As for the PWM solution, it seems good but I cannot apply an AC voltage to mosfets, would you suggest passing it though diodes in series with mosfets then using PWM? I cannot add filter tank capacitors past the diodes as then the load will become very nonlinear. Are you thinking of something similar to an active PFC controller or are you saying just use PWM to chop up the instantaneous AC voltage? By passing the voltage through the diodes I will automatically have a deadzone of +-0.6V around the zero crossings but that may still be manageable.

Look up "back-to-back" MOSFET configuration. It's two MOSFETs connected in a way that they can switch AC, without additional diodes and no dead zone. You may need a floating gate drive. If you don't filter, the AC will just be chopped with some kHz, depends on the currents sensors if this works or not.
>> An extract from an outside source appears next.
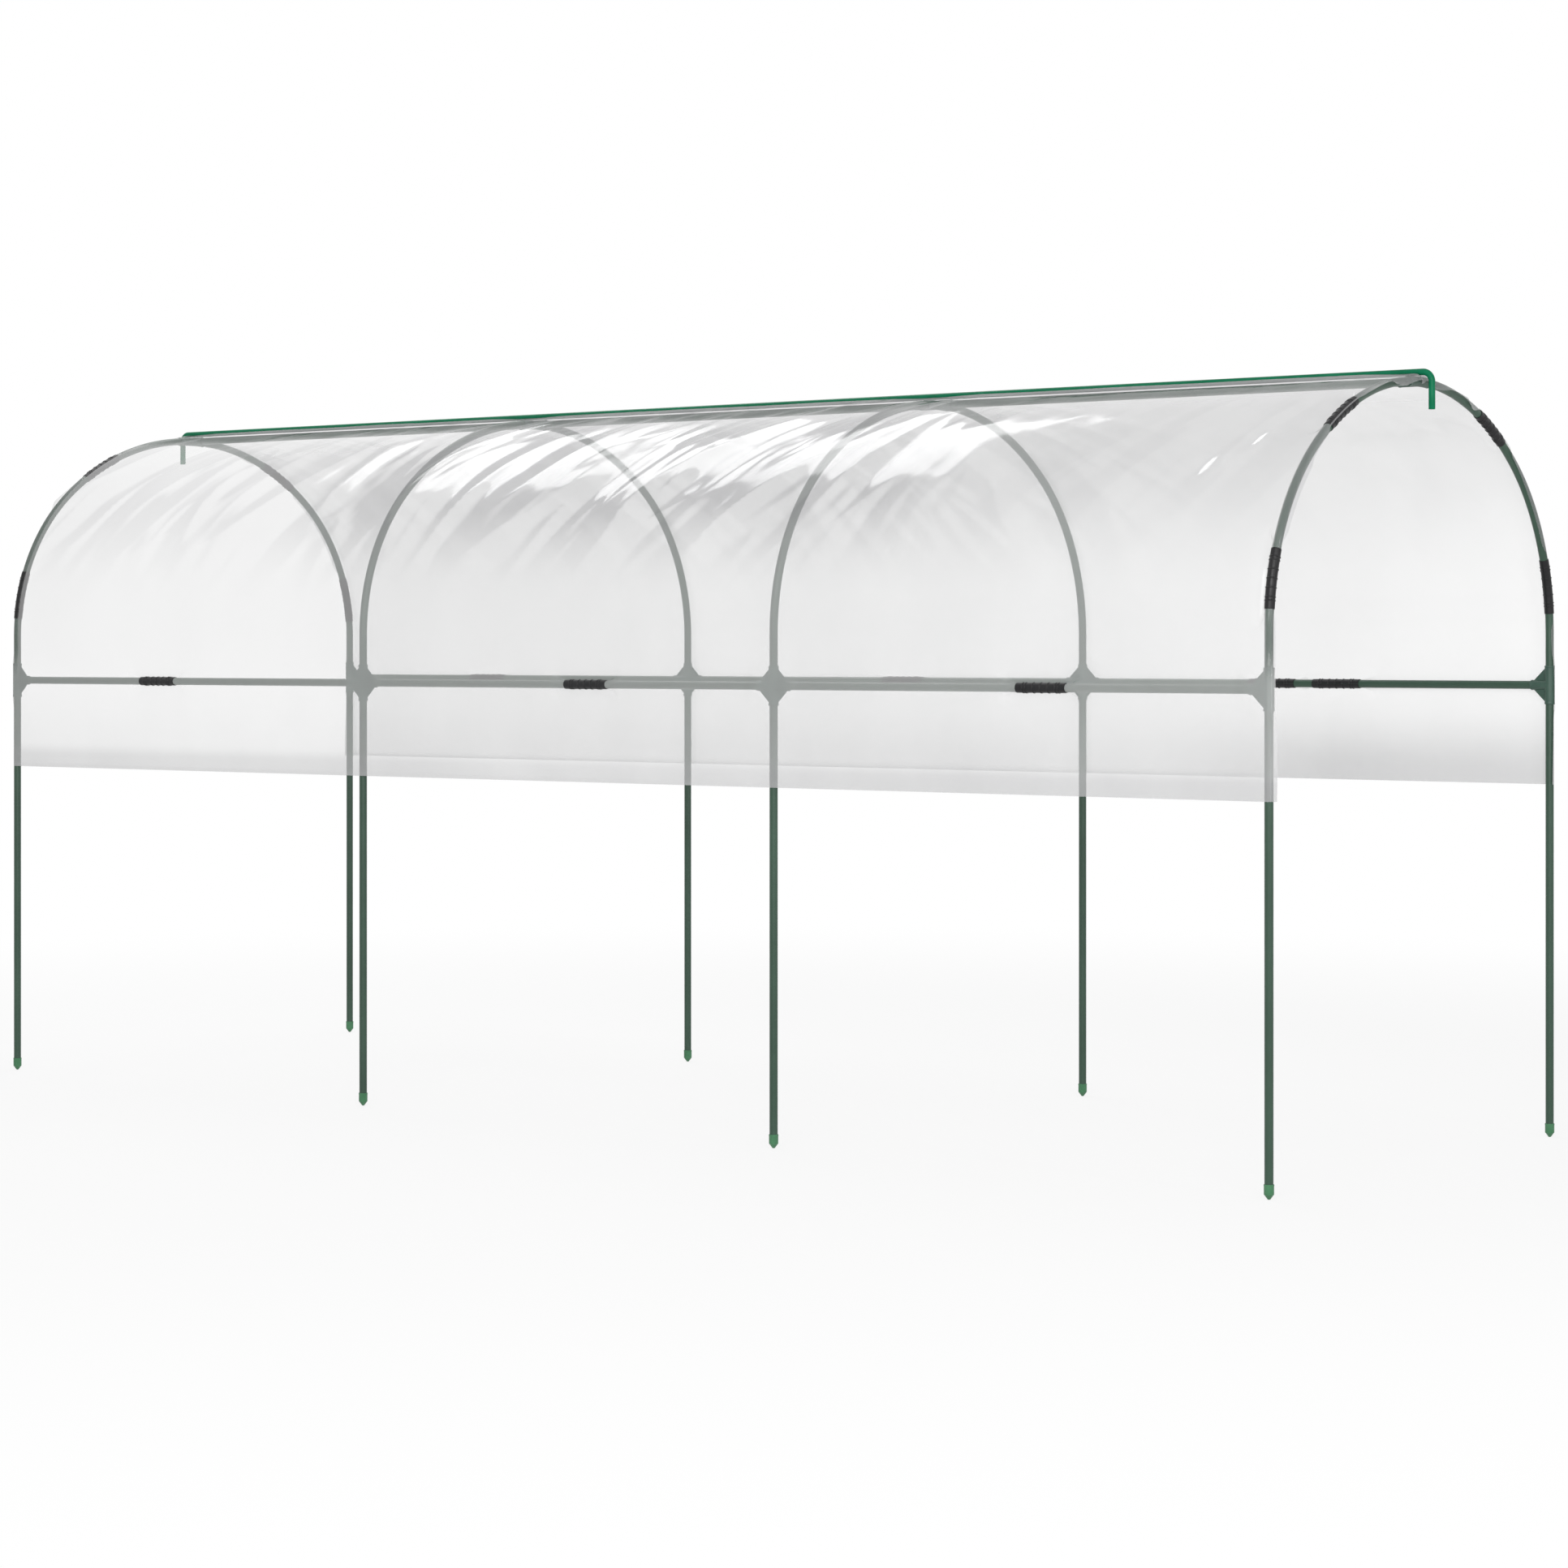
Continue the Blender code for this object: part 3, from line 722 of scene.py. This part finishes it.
def new_material(name, colour, roughness, **values):
    """Material with these values on its shader; an underscore in a value's name is a space."""
    made = bpy.data.materials.new(name)
    made.use_nodes = True
    shader = made.node_tree.nodes["Principled BSDF"]
    shader.inputs["Base Color"].default_value = (*colour, 1)
    shader.inputs["Roughness"].default_value = roughness
    for socket, value in values.items():
        shader.inputs[socket.replace("_", " ")].default_value = value
    return made


def node(owner, kind, inputs=(), **settings):
    """New node of a material or world, with its inputs set or linked."""
    made = owner.node_tree.nodes.new(kind)
    for name, value in settings.items():
        setattr(made, name, value)
    for socket, value in dict(inputs).items():
        if isinstance(value, bpy.types.NodeSocket):
            owner.node_tree.links.new(value, made.inputs[socket])
        else:
            made.inputs[socket].default_value = value
    return made


def link(material, output, socket):
    shader = material.node_tree.nodes["Principled BSDF"]
    material.node_tree.links.new(output, shader.inputs[socket])


def noise_of(material, scale, detail=4.0, stretch=(1, 1, 1), roughness=0.5):
    place = node(material, "ShaderNodeTexCoord").outputs["Object"]
    mapped = node(material, "ShaderNodeMapping", {"Vector": place, "Scale": stretch}).outputs[0]
    settings = {"Vector": mapped, "Scale": scale, "Detail": detail, "Roughness": roughness}
    return node(material, "ShaderNodeTexNoise", settings).outputs["Fac"]


def ramp(material, factor, stops):
    """Colour ramp through the stops, each a place and a colour or a grey level."""
    made = node(material, "ShaderNodeValToRGB", {"Fac": factor})
    while len(made.color_ramp.elements) < len(stops):
        made.color_ramp.elements.new(0.5)
    for element, (place, colour) in zip(made.color_ramp.elements, stops):
        element.position = place
        element.color = (colour, colour, colour, 1) if isinstance(colour, float) else (*colour, 1)
    return made.outputs["Color"]


def bump(material, height, distance, strength):
    inputs = {"Height": height, "Distance": distance, "Strength": strength}
    return node(material, "ShaderNodeBump", inputs).outputs["Normal"]


def weighted(material, total, *parts):
    """The total and each part's value times its share."""
    for value, share in parts:
        inputs = {0: value, 1: share, 2: total}
        total = node(material, "ShaderNodeMath", inputs, operation="MULTIPLY_ADD").outputs[0]
    return total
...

You'll probably need some kind of snubber to protect the MOSFETs since the transformer will shoot high voltage at your switch when you open the circuit.

There are some MOSFETs around that can be operated safely in the linear region, most of the modern ones will fail due to SOA limitations, they're intended as switches. If you use a constant gate voltage to drive the MOSFET into linear range, the current won't be proportional to the D-S voltage, You'll need the text book alike circuit of a MOSFET current sink. with the current set by a fraction of the applied voltage. The external resistor can still be used to dissipate part of the power.
« Last Edit: October 22, 2019, 09:00:24 am by capt bullshot »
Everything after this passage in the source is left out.